Distributed Independent Sets in Interval and Segment Intersection Graphs

Abstract

The Maximal Independent Set problem is a well-studied problem in the distributed community. We study Maximum and Maximal Independent Set problems on two geometric intersection graphs; interval graphs and axis-parallel segment intersection graphs, and present deterministic distributed algorithms in the local communication model. We compute the maximum independent set on interval graphs in O(k) rounds and O(n) messages, where k is the size of the maximum independent set and n is the number of nodes in the graph. We provide a matching lower bound of \(\varOmega (k)\) on the number of rounds whereas \(\varOmega (n)\) is a trivial lower bound on message complexity. Thus our algorithm is both time and message optimal.
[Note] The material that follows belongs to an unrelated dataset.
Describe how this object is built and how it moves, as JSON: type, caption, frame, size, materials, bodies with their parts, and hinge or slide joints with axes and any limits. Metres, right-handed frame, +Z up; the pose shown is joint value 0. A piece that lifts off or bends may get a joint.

We also study the maximal independent set problem in bi-interval graphs, a special case of the interval graphs where the intervals have two different lengths. We prove that a maximal independent set can be computed in bi-interval graphs in constant rounds that is \(\frac{1}{6}\)-approximation. For axis-parallel segment intersection graphs, we design an algorithm that finds a maximal independent set in O(D) rounds, where D is the diameter of the graph. We further show that this independent set is a \(\frac{1}{2}\)-approximation. The results in this paper extend the results of Molla et al. [J. Parallel Distrib. Comput. 2019].